The Ex Orphan trio of Makireti, Kasigau and Kilabasi, escorted the dependent orphans around a few times this month so were seen often, such interaction usually a recipe for incessant strength testing exercises amongst the young bulls. Ex Orphan bull, Zurura, was seen a couple of times this month, once in the company of the other Ex Orphans in Yatta’s herd while Taita and Tomboi were with a small group of Ex Orphans from Yatta’s herd with Galana and baby Gawa at the beginning of the month, and then right at the end on the 26th when Rapsu, Tomboi, Buchuma and Taita as well as Orok, Ololoo, Kilaguni, Makireti, Kilabasi and Kasigau arrived at mud bath.
The Ex Orphans have had a couple of wild bulls as company with Kasigau and a very special friend. The two of them have been hanging out together to the point that when the visit the stockades the wild bull is extremely trusting so it is very difficult to tell him apart from our hand raised orphans.

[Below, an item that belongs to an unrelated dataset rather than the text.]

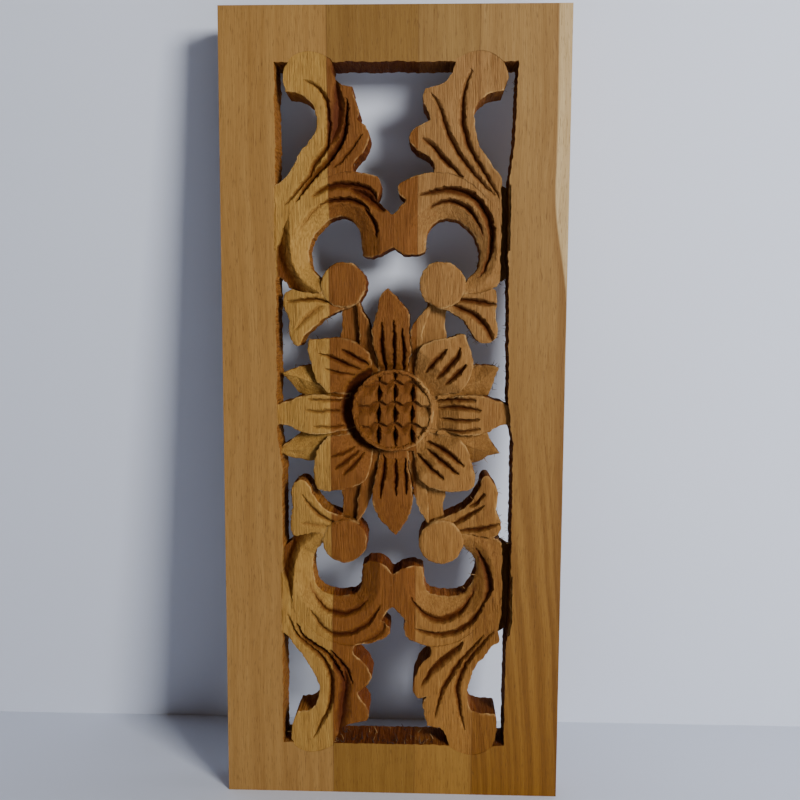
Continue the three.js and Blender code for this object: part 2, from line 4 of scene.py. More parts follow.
import bpy
import numpy as np
from bpy.props import FloatProperty, FloatVectorProperty, PointerProperty
from mathutils import Matrix, Quaternion, Vector, noise
from mathutils.geometry import delaunay_2d_cdt


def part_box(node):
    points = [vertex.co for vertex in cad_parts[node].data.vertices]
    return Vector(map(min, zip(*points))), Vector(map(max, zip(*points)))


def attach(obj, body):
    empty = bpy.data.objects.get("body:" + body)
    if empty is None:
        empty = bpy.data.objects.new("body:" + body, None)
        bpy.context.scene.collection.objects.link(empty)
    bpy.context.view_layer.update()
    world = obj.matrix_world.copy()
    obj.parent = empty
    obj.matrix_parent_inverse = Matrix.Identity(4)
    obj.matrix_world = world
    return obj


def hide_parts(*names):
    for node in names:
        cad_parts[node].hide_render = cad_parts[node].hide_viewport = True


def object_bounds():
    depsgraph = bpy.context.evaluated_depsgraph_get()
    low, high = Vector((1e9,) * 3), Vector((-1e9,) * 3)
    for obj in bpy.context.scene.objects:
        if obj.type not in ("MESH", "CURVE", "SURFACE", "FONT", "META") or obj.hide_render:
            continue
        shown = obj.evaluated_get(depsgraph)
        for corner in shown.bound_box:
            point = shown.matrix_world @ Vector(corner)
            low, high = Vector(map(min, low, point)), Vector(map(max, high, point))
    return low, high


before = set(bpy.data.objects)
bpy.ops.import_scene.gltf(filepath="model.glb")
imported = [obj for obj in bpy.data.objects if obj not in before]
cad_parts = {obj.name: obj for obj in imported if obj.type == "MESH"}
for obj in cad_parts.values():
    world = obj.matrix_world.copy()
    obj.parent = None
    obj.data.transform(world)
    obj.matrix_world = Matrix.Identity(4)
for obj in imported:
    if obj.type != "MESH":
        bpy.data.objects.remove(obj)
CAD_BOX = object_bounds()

bl_info = {
    "name": "Carved fretwork grille",
    "version": (1, 0, 0),
    "blender": (4, 5, 0),
    "location": "3D View > Sidebar > Grille",
    "description": "Models a pierced and carved teak panel around its packed frame",
    "category": "Object",
}

MM = 0.001
PANEL_LOW, PANEL_HIGH = (np.array(corner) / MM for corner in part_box("carved_panel"))
WIDTH, FACE, HEIGHT = PANEL_HIGH - PANEL_LOW


def linear(code):
    """The linear colour of an sRGB hex code."""
    shares = [int(code[place:place + 2], 16) / 255 for place in (1, 3, 5)]
    return [s / 12.92 if s <= 0.04045 else ((s + 0.055) / 1.055) ** 2.4 for s in shares]


class GrilleSizes(bpy.types.PropertyGroup):
    stile_width: FloatProperty(
        name="Stile width", description="Width of the plain border at each side",
        default=20.7 * MM, unit="LENGTH")
    rail_height: FloatProperty(
        name="Rail height", description="Height of the plain border at top and bottom",
        default=20.3 * MM, unit="LENGTH")
    point_spacing: FloatProperty(
        name="Carving fineness", description="Spacing of the mesh points on carved wood",
        default=0.62 * MM, unit="LENGTH")
    edge_wear: FloatProperty(
        name="Edge wear", description="Radius that knife and handling leave on carved edges",
        default=0.28 * MM, unit="LENGTH")


# The drawing: one quarter of the carving in millimetres, as [across, up] from the panel's middle.
# Each outline is made of smooth runs with a corner between two runs.
OUTLINE_STEP = 0.6
DRAWN_HALF_WIDTH = 44.3
DRAWN_HALF_HEIGHT = 130.7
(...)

The elephants have been doing what they do best - opening up the thickets and knocking down a few trees in order to feast on delicious leaves at the top! One day Teleki managed to push down a small tree that was about to break anyway, and appeared very pleased with himself when it fell with a crash and he alone got to feast on his prize! Later in the month he tried to repeat the process but much to his disappointment, did not succeed!